Outraged professionals to push back on tax overhaul
Many use private corporations as financial strategy
Finance Minister Bill Morneau’s proposal to restrict the use of private corporations as a tax- saving vehicle will hit many professionals hard, but especially doctors who are mounting a publicity campaign against it and gathering allies from other affected groups.
Dr. Shawn Whatley, president of the Ontario Medical Association, said MPs can expect to start hearing from the 29,000 practicing doctors in his organization, about 70 per cent of whom have incorporated.
“If we can demonstrate to them that this is a bad idea for a significant number of people across Canada, Members of Parliament need to know that,” he said. “We’re doing that with letters, letters to the editors, a social media campaign ... We’ll have MP visits planned, and I think we’ll also be leveraging our relationships with the provincial members of parliament.”
The leadership of the Ontario Medical Association has published numerous opinion columns blasting the proposal since it was released on July 18. “If implemented, these proposals will make Canada an undesirable place to practice,” Whatley wrote in the Toronto Star. In the Toronto Sun, Dr. Charles Shaver said the changes “could have a major cost impact on their patients and clients,” and said it adds to the “poisonous” climate in Ontario.
The proposed tax overhaul was announced in the dead of summer. Professional associations and tax lawyers have been poring over the details, and have started producing harsh assessments of what it will mean for people who use private corporations as a tax strategy.
Among the changes proposed by Morneau is to crackdown on “income sprinkling,” where a high earner sets up a corporation to catch their income. The corporation’s money is then split among family members as salary or dividends, lowering the overall tax bill. As the corporate tax rate has fallen and the high- income personal tax rate has risen since 2000, the use of such private corporations has sharply spiked, the government says.

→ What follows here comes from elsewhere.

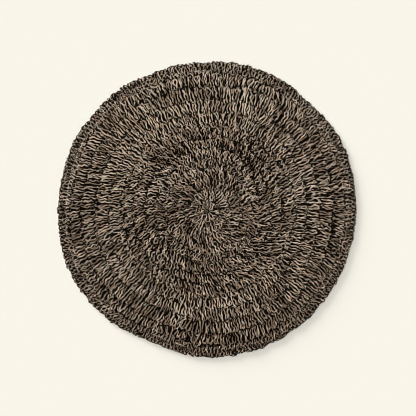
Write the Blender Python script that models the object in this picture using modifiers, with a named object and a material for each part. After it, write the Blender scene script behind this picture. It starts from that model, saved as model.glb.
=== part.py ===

Under the new proposal, such money could only be paid out if it was shown the family members had fairly earned it through work or capital i nvestment. The government estimates this change alone would recoup $ 250 million annually in taxes.
Morneau said t he reforms are meant to prevent the wealthy f rom “gaining tax advantages that are not available to other Canadians.” The Department of Finance has started a consultation period on the proposed changes that runs until October.
The Canadian Medical Association is preparing the formal submission to the government on behalf of doctors, but provincial associations are starting to mobilize their members. The doctors association in B.C., for example, has been seeking letters from its physician members and encouraging them to write to MPs and ministers. “Doctors of BC is extremely concerned and will strongly defend the interests of physicians and our patients,” wrote its president, Dr. Trina Larsen Soles, in a call-out for submissions.
But the noise is loudest in Ontario because doctors have already been in a bitter years-long battle with the provincial government over fees — and had only been given the right to incorporate about 15 years ago as a provincial concession in fee negotiations. Now they see that concession evaporating.
Other groups are expected to also strongly push back, including professional associations for dentists, lawyers and accountants.
Corinne Pohlmann, a senior vice president at the Canadian Federation for Independent Business, said many small business owners are affected as well. Her group is still studying the government’s plan, but talks are scheduled on how to jointly organize around it.
“In the past three weeks, we’ve probably had more member calls on this than we’ve had on any issue in a long time at the federal level,” she said. “People are very concerned, so we’re building a whole initiative around this.”
Whatley said the Ontario Medical Association has also been reaching out to members.
“I imagine there are probably dozens of different groups and associations that this is impacting — insurance brokers and accountants — I heard from my own accountant, and he said he was talking with a number of people,” Whatley said. “This is a massive change in Canada and I believe it’s being done in a fashion that is not going to be good for the economy.”